- **Task**: Write out all the material exactly. Leave nothing out.

- **Dataset extract**:
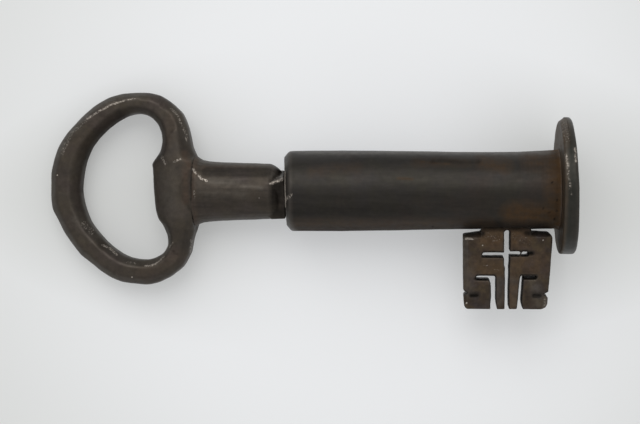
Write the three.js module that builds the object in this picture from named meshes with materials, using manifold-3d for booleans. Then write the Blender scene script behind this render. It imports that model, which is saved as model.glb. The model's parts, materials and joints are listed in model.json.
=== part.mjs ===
// An old forged iron pipe key, at rest on a table: it lies on the rim of its end disc and on the
// far side of its bow, with the bit pointing away along -Y. Z is up and the table is at Z = 0.
//
// Six pieces: the bow, the neck that is tenoned into it, the barrel, the breech plug that closes
// the barrel and holds the neck's tang, the end disc, and the bit let into a slot in the barrel.
//
// Each piece is made on the key's own axis, which runs along x: x = 0 is the seam between bow and
// neck, the bow lies on -x, the barrel on +x and the bit on -y. At the end the key is laid down.
// All sizes are in millimetres.

import * as THREE from "three";
import { mergeVertices } from "three/addons/utils/BufferGeometryUtils.js";
import Module from "manifold-3d";

const wasm = await Module();
wasm.setup();

// Gap that a brazed joint leaves between two pieces.
const fitGap = 0.3;

// Bow: a bent bar with a boss on the neck's side. The bar's width changes round the bow.
const bowLength = 41.7;
const bowReachUp = 27.8;
const bowReachDown = 26.3;
const barThickness = 9.4;
const farBarWidth = 8.8;
const upperBarWidth = 6.1;
const lowerBarWidth = 6.9;
const upperArmWidth = 7.6;
const lowerArmWidth = 7.1;
const bossLength = 11.6;
const bossHeight = 16.6;
const bossThickness = 11.6;
// How far the boss is made past the seam before its seat for the neck is cut flat.
const bossOverrun = 1.2;
// The bar's section is a square with well rounded corners: 1 would be round, 0 square.
const barRoundness = 0.62;
const tenonRadius = 3.6;
const tenonLength = 8;

// Neck: a round bar, hammered a little flat, that is filed to a square shoulder off its middle.
// A smaller square tang goes on through the breech plug and is peened over.
const neckLength = 23.5;
const neckBowRadius = 8.9;
const neckWaistRadius = 8.3;
const neckTipRadius = 7.8;
const neckFlatness = 0.92;
const neckFlare = 3.2;
const neckChamfer = 1.9;
const neckChamferLength = 2.2;
const shoulderSide = 11;
const shoulderLength = 3.1;
const shoulderOffset = 1.1;
const squareTurn = THREE.MathUtils.degToRad(16);
const peenHeight = 2.2;
const peenClearance = 1.2;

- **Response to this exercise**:
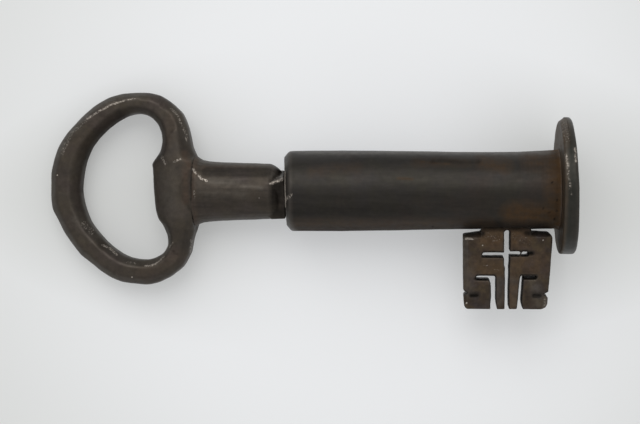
Write the three.js module that builds the object in this picture from named meshes with materials, using manifold-3d for booleans. Then write the Blender scene script behind this render. It imports that model, which is saved as model.glb. The model's parts, materials and joints are listed in model.json.
=== part.mjs ===
// An old forged iron pipe key, at rest on a table: it lies on the rim of its end disc and on the
// far side of its bow, with the bit pointing away along -Y. Z is up and the table is at Z = 0.
//
// Six pieces: the bow, the neck that is tenoned into it, the barrel, the breech plug that closes
// the barrel and holds the neck's tang, the end disc, and the bit let into a slot in the barrel.
//
// Each piece is made on the key's own axis, which runs along x: x = 0 is the seam between bow and
// neck, the bow lies on -x, the barrel on +x and the bit on -y. At the end the key is laid down.
// All sizes are in millimetres.

import * as THREE from "three";
import { mergeVertices } from "three/addons/utils/BufferGeometryUtils.js";
import Module from "manifold-3d";

const wasm = await Module();
wasm.setup();

// Gap that a brazed joint leaves between two pieces.
const fitGap = 0.3;

// Bow: a bent bar with a boss on the neck's side. The bar's width changes round the bow.
const bowLength = 41.7;
const bowReachUp = 27.8;
const bowReachDown = 26.3;
const barThickness = 9.4;
const farBarWidth = 8.8;
const upperBarWidth = 6.1;
const lowerBarWidth = 6.9;
const upperArmWidth = 7.6;
const lowerArmWidth = 7.1;
const bossLength = 11.6;
const bossHeight = 16.6;
const bossThickness = 11.6;
// How far the boss is made past the seam before its seat for the neck is cut flat.
const bossOverrun = 1.2;
// The bar's section is a square with well rounded corners: 1 would be round, 0 square.
const barRoundness = 0.62;
const tenonRadius = 3.6;
const tenonLength = 8;

// Neck: a round bar, hammered a little flat, that is filed to a square shoulder off its middle.
// A smaller square tang goes on through the breech plug and is peened over.
const neckLength = 23.5;
const neckBowRadius = 8.9;
const neckWaistRadius = 8.3;
const neckTipRadius = 7.8;
const neckFlatness = 0.92;
const neckFlare = 3.2;
const neckChamfer = 1.9;
const neckChamferLength = 2.2;
const shoulderSide = 11;
const shoulderLength = 3.1;
const shoulderOffset = 1.1;
const squareTurn = THREE.MathUtils.degToRad(16);
const peenHeight = 2.2;
const peenClearance = 1.2;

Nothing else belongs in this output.